The apparent defeat of the two Republican women made California a rare bright spot for Democrats as they faced the prospect of a Congress that will now be tilting heavily toward GOP priorities.

Preliminary exit poll results indicated that that the economy was by far the most pressing issue on voters' minds: more than 62 percent cited it as the most important topic. And 88 percent thought the economy was in bad shape. (According to an alternative method of arriving at those figures, the number of unemployed, discouraged, or marginally attached Americans has roughly doubled in the last two years and is now at a recent record of about 22 percent.)

Whitman is estimated to have spent a record $141 million of her own money, including more than $80 million to defeat California Insurance Commissioner Steve Poizner in the primary election.

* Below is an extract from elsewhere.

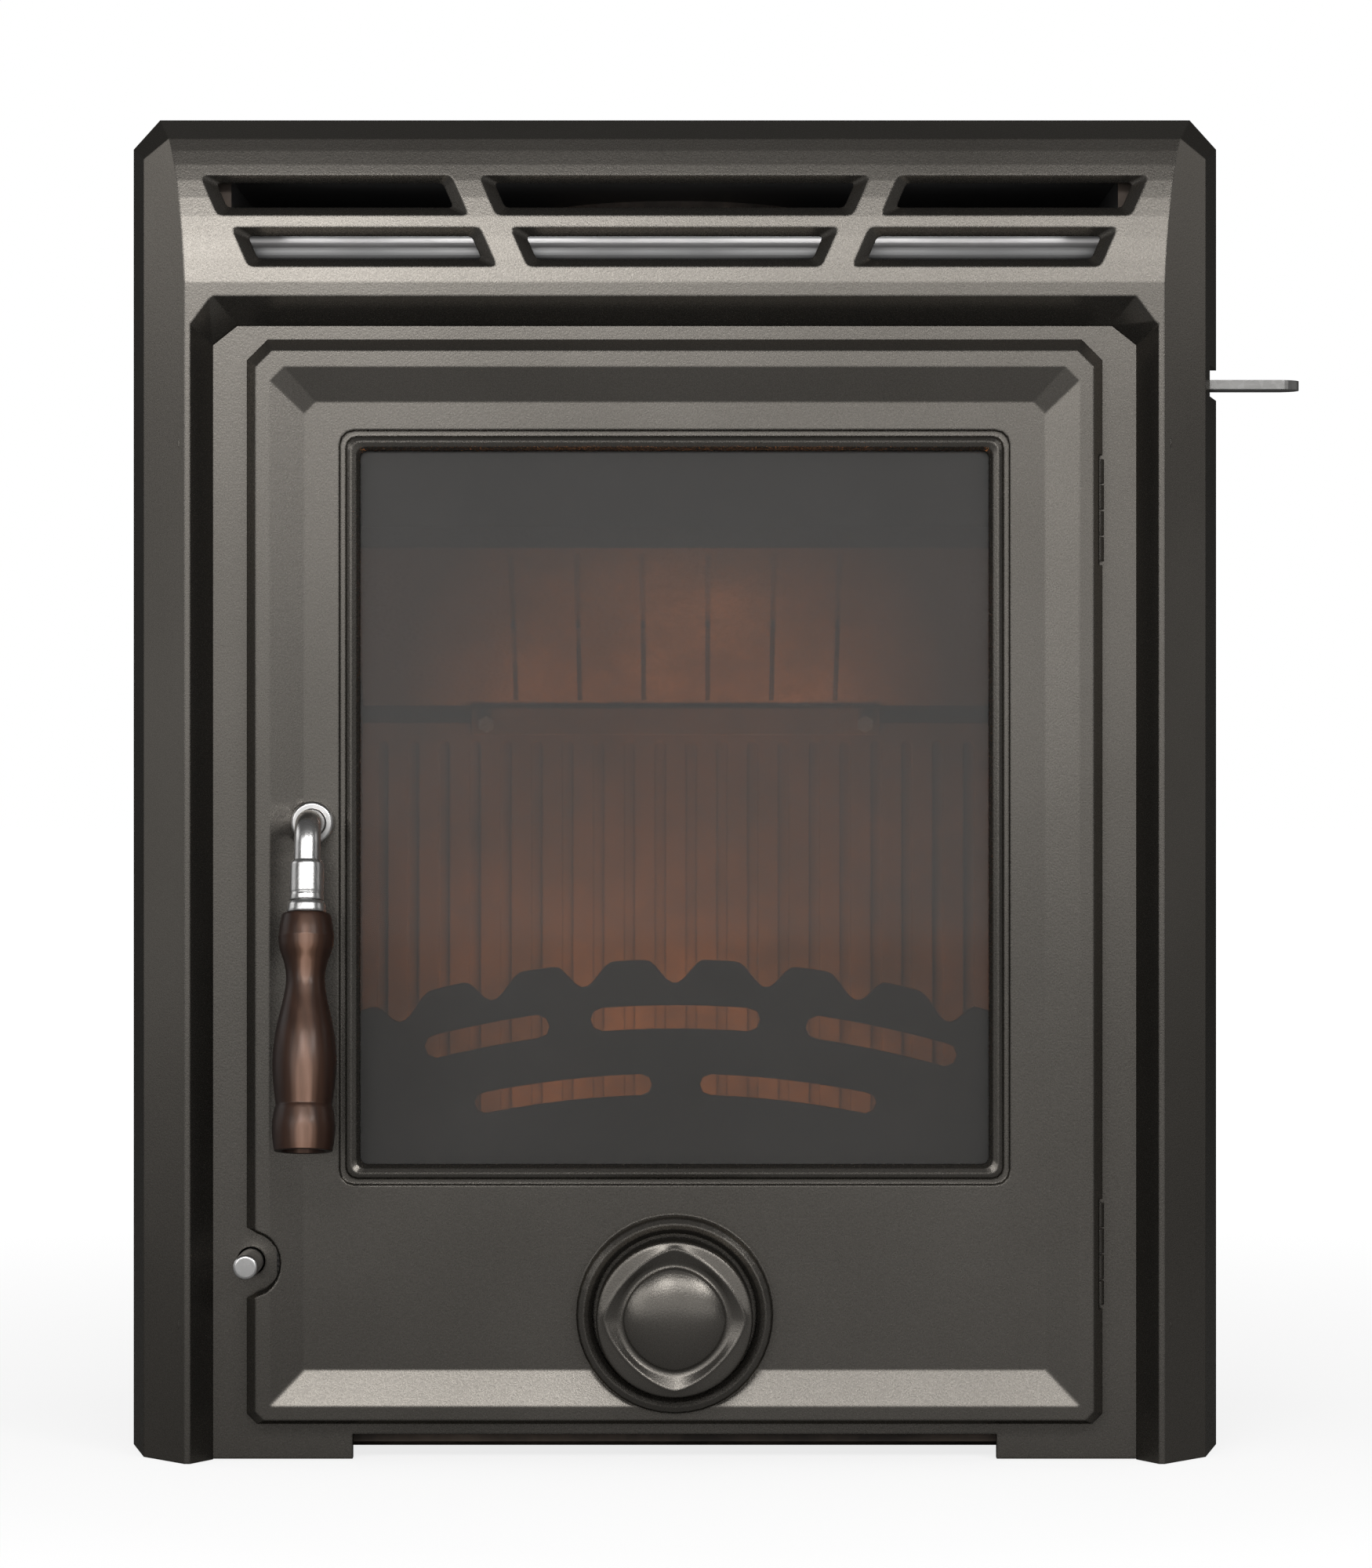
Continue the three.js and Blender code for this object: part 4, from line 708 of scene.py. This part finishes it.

That's only a small fraction of her eBay-derived fortune: Forbes has estimated her net worth to be closer to $1.3 billion.

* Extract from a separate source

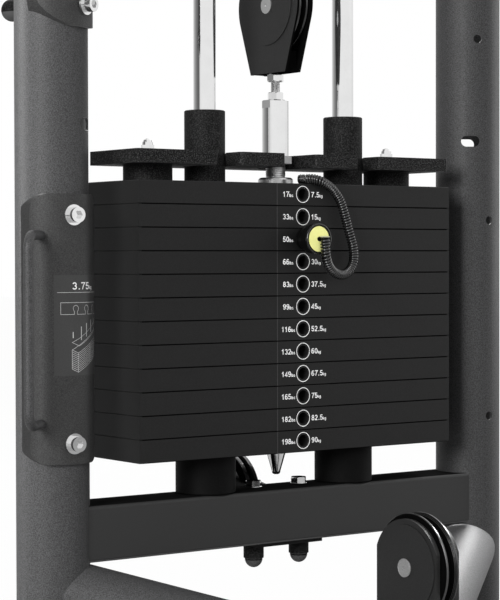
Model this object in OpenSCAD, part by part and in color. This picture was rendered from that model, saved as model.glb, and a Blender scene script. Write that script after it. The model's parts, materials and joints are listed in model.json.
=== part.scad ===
// Cable column: two round uprights that carry a pin-selected weight stack on two guide rods,
// with a floating pulley block over the stack and fixed pulleys at the foot, the rear and the top.
// X runs along the stack, Y points backward, Z is up and the floor is at Z = 0.

/* [Uprights and feet] */
// Distance between the axes of the two uprights
upright_spacing = 586.4; // [560:0.2:640]
// Outside diameter of an upright
upright_d = 77.5; // [70:0.5:84]
// Wall of an upright
upright_wall = 3; // [2:0.5:4]
// Height of the uprights above the floor
column_h = 2150; // [1900:10:2400]
// Height of the domed cap on an upright
cap_h = 14; // [8:1:20]
// Thickness of the three floor plates
foot_t = 8; // [6:1:12]
// Width of a floor plate under an upright
foot_w = 130; // [110:5:160]
// Depth of a floor plate under an upright
foot_l = 200; // [180:5:240]
// Distance between the two anchor holes of an upright's floor plate
anchor_pitch = 150; // [140:1:160]
// Diameter of a floor anchor hole
anchor_d = 14; // [10:1:16]
// Corner radius of the floor plates
foot_r = 12; // [6:1:18]

/* [Accessory holes] */
// Height of the lower accessory hole on an upright
hole_low_z = 300.5; // [290:0.5:320]
// Distance between the two accessory holes of an upright
hole_pitch = 236.5; // [200:0.5:240]
// Diameter of an accessory hole
hole_d = 10.5; // [8:0.5:12]
// Height of the slot on an upright
slot_z = 632; // [600:1:700]
// Length of the slot
slot_l = 22.5; // [18:0.5:30]
// Height of the slot opening
slot_h = 13.2; // [8:0.2:15]
// Turn of the slot from straight ahead towards the stack, in degrees
slot_turn = 37; // [25:1:45]
// Height of the clamp bolt, and of the hole opposite it on the right upright
clamp_z = 755; // [740:1:780]
// Turn of the clamp bolt from straight ahead towards the stack, in degrees
clamp_turn = 24; // [15:1:30]

/* [Beams] */
// Side of the square beams
beam_s = 60; // [50:1:66]
// Wall of the square beams
beam_wall = 3; // [2:0.5:4]
// Outside corner radius of the square beams
beam_r = 4; // [2:0.5:8]
// Height of the top face of the lower beam
beam_top_z = 232; // [200:1:260]
// Distance of the upper beam's underside from the top of the uprights
upper_beam_drop = 100; // [80:5:200]

/* [Legs] */
// Outside diameter of the two sloping legs
leg_d = 72; // [60:1:76]
// Wall of the legs
leg_wall = 3; // [2:0.5:4]
// Height of a leg's axis where it meets the axis of an upright
leg_z = 142.6; // [138:0.2:160]
// Slope of the legs below the horizontal, in degrees
leg_slope = 14.3; // [10:0.1:15]
// Turn of the legs from straight ahead towards the middle, in degrees
leg_turn = 52; // [48:1:60]
// Width of the floor plate at the front
apex_w = 170; // [150:5:200]
// Depth of the floor plate at the front
apex_l = 130; // [110:5:160]
// Distance between the two anchor holes of the front floor plate
apex_pitch = 134; // [124:1:138]
// Height of the top of the front post
post_top_z = 112; // [105:1:114]
// Thickness of the front post
post_t = 18; // [16:1:24]
// Depth of the front post
post_l = 104; // [96:2:120]

/* [Weight stack] */
// Number of plates in the stack
plate_count = 12; // [12:1:12]
// Number of plates above the selector pin, with the plate that the pin is in
lifted_count = 3; // [3:1:3]
// Width of a plate
plate_w = 435; // [400:1:450]
// Depth of a plate
plate_d = 101.4; // [90:0.2:110]
// Thickness of a plate
plate_t = 25; // [24:0.5:30]
// Chamfer round the top and bottom edges of a plate
plate_edge = 0.8; // [0.4:0.1:1.5]
// Diameter of the selector hole in the front of a plate
select_d = 13; // [12:0.5:15]
// How far a selector hole sits above the middle of its plate
select_rise = 0.4; // [0:0.1:1]
// Height of a rubber bumper under the stack
bumper_h = 43; // [35:1:60]
// Diameter of a bumper
bumper_d = 67; // [56:1:76]

/* [Guide rods] */
// Distance between the guide rods
rod_spacing = 195.5; // [180:0.5:220]
// Diameter of a guide rod
rod_d = 25; // [22:0.5:26]
// Outside diameter of a bush in a plate
bush_d = 33; // [30:0.5:38]
// Diameter of the sleeve on the head plate round a guide rod
sleeve_d = 45.4; // [40:0.2:48]
// Height of the sleeve
sleeve_h = 80; // [66:1:90]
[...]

California's gubernatorial campaign took a few dizzying turns in the last month, including when Whitman was accused of hiring an illegal alien as a housekeeper, a flap that highlighted her claim to be "tough as nails" on illegal immigration. And Brown or one of his associates was caught on tape referring to Whitman as a "whore."

After joining eBay in March 1998, Whitman successfully navigated the company through the dot-com boom and bust and on to near cult-like popularity in what became known as the "eBay economy." She departed in 2008, saying that no CEO should stay longer than 10 years, leaving eBay to face stiff competition from Amazon.com and criticism for having bought Skype and then selling it at a loss.

In the case of HP, the board asked Fiorina to step down in February 2005. (Board members claimed at the time that the unceremonious departure was due the poor execution of HP's acquisition of Compaq three years earlier, not the notion that adding Compaq's hefty PC and server market share to HP's high-end servers and printers could make the company a global hardware powerhouse.)

After her HP departure, Fiorina began to spend more time in political circles, including stumping for Republican presidential nominee John McCain, reportedly flirting with the idea of running for lieutenant governor, and publicly entering national politics by speaking at the 2008 Republican Party convention in St. Paul, Minn.

Update on November 3 at 6:43 a.m. PT: By daybreak, the numbers had solidified: In the governor's race, Brown had 54 percent of the vote to Whitman's 41 percent, while in the Senate contest, Boxer had 52 percent to Fiorina's 43 percent.